## Begin Material provided
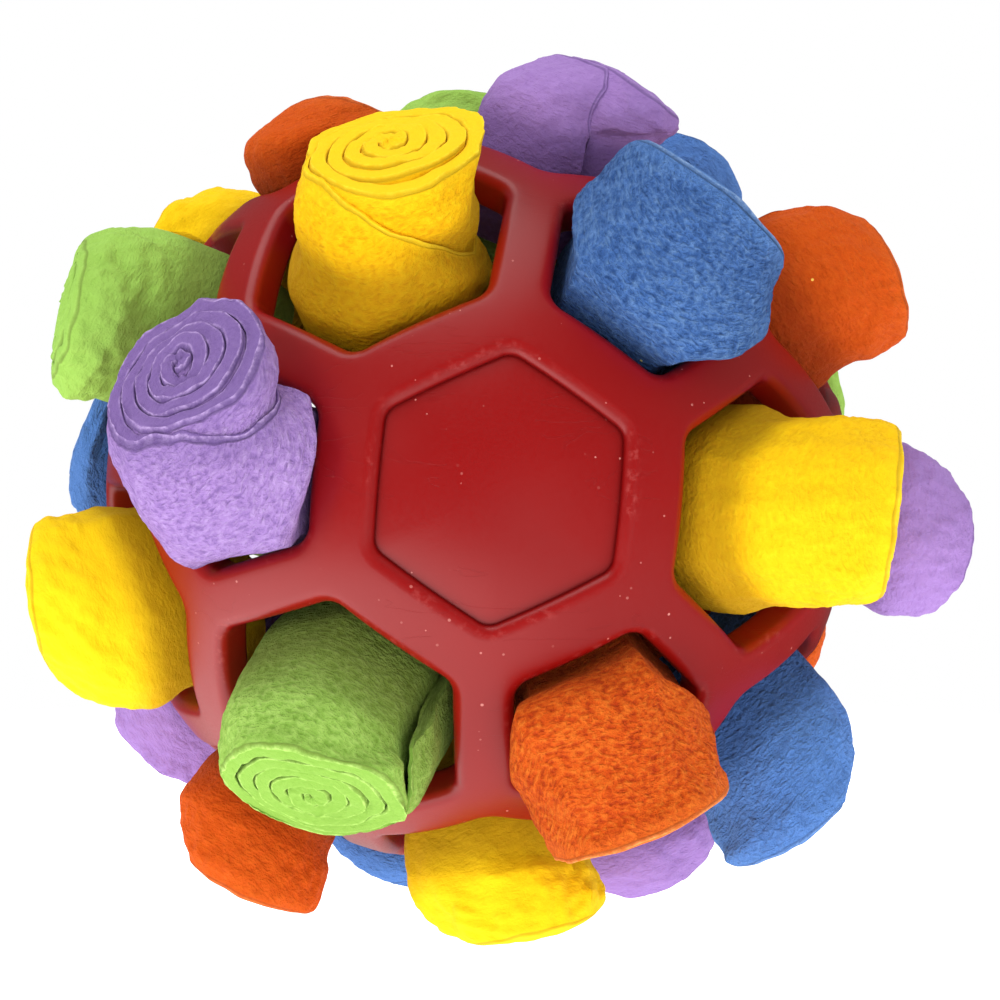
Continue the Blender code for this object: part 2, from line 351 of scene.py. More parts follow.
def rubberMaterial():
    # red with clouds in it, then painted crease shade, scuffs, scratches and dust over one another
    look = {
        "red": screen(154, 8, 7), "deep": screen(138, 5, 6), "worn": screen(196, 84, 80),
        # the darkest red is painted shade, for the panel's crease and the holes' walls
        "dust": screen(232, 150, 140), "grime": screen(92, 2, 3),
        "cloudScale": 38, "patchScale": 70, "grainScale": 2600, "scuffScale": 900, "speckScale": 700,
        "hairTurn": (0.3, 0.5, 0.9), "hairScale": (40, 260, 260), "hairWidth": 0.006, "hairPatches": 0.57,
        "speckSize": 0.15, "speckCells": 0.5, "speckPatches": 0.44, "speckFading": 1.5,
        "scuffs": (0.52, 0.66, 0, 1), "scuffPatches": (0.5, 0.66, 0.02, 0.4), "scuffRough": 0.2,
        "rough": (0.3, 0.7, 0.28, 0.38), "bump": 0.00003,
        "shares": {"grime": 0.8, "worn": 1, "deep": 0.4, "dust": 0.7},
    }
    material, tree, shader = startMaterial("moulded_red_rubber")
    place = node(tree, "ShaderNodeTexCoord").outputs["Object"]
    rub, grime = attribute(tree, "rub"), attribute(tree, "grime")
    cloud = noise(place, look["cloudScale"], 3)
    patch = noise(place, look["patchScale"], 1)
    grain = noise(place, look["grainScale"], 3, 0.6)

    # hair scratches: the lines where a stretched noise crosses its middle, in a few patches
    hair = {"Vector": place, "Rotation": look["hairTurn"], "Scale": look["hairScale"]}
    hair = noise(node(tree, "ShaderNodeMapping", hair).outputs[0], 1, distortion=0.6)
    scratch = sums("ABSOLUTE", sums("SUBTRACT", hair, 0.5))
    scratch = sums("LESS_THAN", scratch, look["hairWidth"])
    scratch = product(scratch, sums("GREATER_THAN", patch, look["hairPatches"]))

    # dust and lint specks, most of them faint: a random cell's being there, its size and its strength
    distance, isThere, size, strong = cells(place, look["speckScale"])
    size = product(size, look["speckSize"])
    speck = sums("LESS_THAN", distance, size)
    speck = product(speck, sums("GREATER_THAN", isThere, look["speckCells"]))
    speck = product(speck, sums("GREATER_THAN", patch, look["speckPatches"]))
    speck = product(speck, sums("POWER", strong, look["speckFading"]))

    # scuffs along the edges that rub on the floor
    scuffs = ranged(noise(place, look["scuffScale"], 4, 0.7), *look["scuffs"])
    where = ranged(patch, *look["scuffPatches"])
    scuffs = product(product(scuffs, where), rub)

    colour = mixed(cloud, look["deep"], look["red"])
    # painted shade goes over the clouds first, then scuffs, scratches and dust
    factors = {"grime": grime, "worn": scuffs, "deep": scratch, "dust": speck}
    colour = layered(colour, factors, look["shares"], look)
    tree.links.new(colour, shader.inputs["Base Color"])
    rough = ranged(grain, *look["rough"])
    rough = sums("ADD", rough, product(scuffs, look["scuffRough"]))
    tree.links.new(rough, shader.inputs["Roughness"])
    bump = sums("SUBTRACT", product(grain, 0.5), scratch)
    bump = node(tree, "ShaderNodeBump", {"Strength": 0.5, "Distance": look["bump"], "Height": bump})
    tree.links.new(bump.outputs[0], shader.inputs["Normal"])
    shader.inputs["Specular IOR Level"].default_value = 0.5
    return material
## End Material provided
» Aim: Write out the whole listing again, exactly as it stands.

» Full answer:
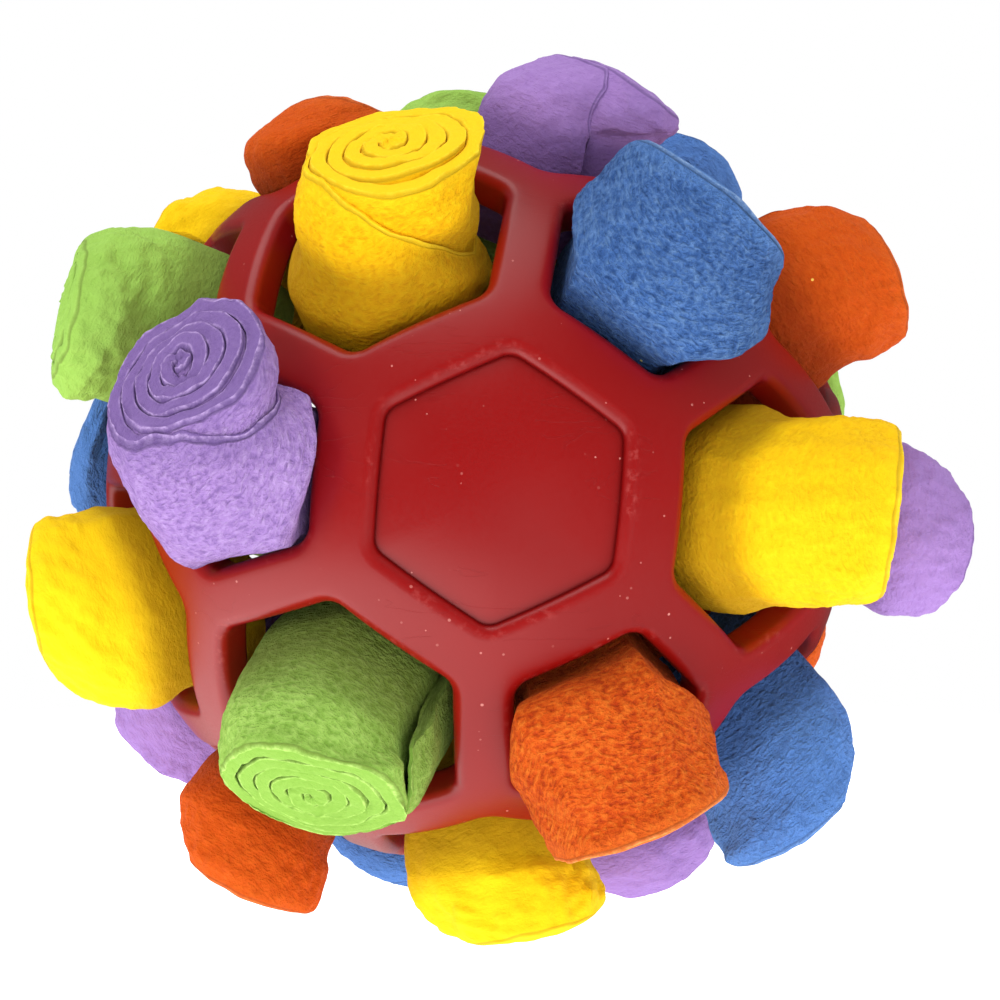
Continue the Blender code for this object: part 2, from line 351 of scene.py. More parts follow.
def rubberMaterial():
    # red with clouds in it, then painted crease shade, scuffs, scratches and dust over one another
    look = {
        "red": screen(154, 8, 7), "deep": screen(138, 5, 6), "worn": screen(196, 84, 80),
        # the darkest red is painted shade, for the panel's crease and the holes' walls
        "dust": screen(232, 150, 140), "grime": screen(92, 2, 3),
        "cloudScale": 38, "patchScale": 70, "grainScale": 2600, "scuffScale": 900, "speckScale": 700,
        "hairTurn": (0.3, 0.5, 0.9), "hairScale": (40, 260, 260), "hairWidth": 0.006, "hairPatches": 0.57,
        "speckSize": 0.15, "speckCells": 0.5, "speckPatches": 0.44, "speckFading": 1.5,
        "scuffs": (0.52, 0.66, 0, 1), "scuffPatches": (0.5, 0.66, 0.02, 0.4), "scuffRough": 0.2,
        "rough": (0.3, 0.7, 0.28, 0.38), "bump": 0.00003,
        "shares": {"grime": 0.8, "worn": 1, "deep": 0.4, "dust": 0.7},
    }
    material, tree, shader = startMaterial("moulded_red_rubber")
    place = node(tree, "ShaderNodeTexCoord").outputs["Object"]
    rub, grime = attribute(tree, "rub"), attribute(tree, "grime")
    cloud = noise(place, look["cloudScale"], 3)
    patch = noise(place, look["patchScale"], 1)
    grain = noise(place, look["grainScale"], 3, 0.6)

    # hair scratches: the lines where a stretched noise crosses its middle, in a few patches
    hair = {"Vector": place, "Rotation": look["hairTurn"], "Scale": look["hairScale"]}
    hair = noise(node(tree, "ShaderNodeMapping", hair).outputs[0], 1, distortion=0.6)
    scratch = sums("ABSOLUTE", sums("SUBTRACT", hair, 0.5))
    scratch = sums("LESS_THAN", scratch, look["hairWidth"])
    scratch = product(scratch, sums("GREATER_THAN", patch, look["hairPatches"]))

    # dust and lint specks, most of them faint: a random cell's being there, its size and its strength
    distance, isThere, size, strong = cells(place, look["speckScale"])
    size = product(size, look["speckSize"])
    speck = sums("LESS_THAN", distance, size)
    speck = product(speck, sums("GREATER_THAN", isThere, look["speckCells"]))
    speck = product(speck, sums("GREATER_THAN", patch, look["speckPatches"]))
    speck = product(speck, sums("POWER", strong, look["speckFading"]))

    # scuffs along the edges that rub on the floor
    scuffs = ranged(noise(place, look["scuffScale"], 4, 0.7), *look["scuffs"])
    where = ranged(patch, *look["scuffPatches"])
    scuffs = product(product(scuffs, where), rub)

    colour = mixed(cloud, look["deep"], look["red"])
    # painted shade goes over the clouds first, then scuffs, scratches and dust
    factors = {"grime": grime, "worn": scuffs, "deep": scratch, "dust": speck}
    colour = layered(colour, factors, look["shares"], look)
    tree.links.new(colour, shader.inputs["Base Color"])
    rough = ranged(grain, *look["rough"])
    rough = sums("ADD", rough, product(scuffs, look["scuffRough"]))
    tree.links.new(rough, shader.inputs["Roughness"])
    bump = sums("SUBTRACT", product(grain, 0.5), scratch)
    bump = node(tree, "ShaderNodeBump", {"Strength": 0.5, "Distance": look["bump"], "Height": bump})
    tree.links.new(bump.outputs[0], shader.inputs["Normal"])
    shader.inputs["Specular IOR Level"].default_value = 0.5
    return material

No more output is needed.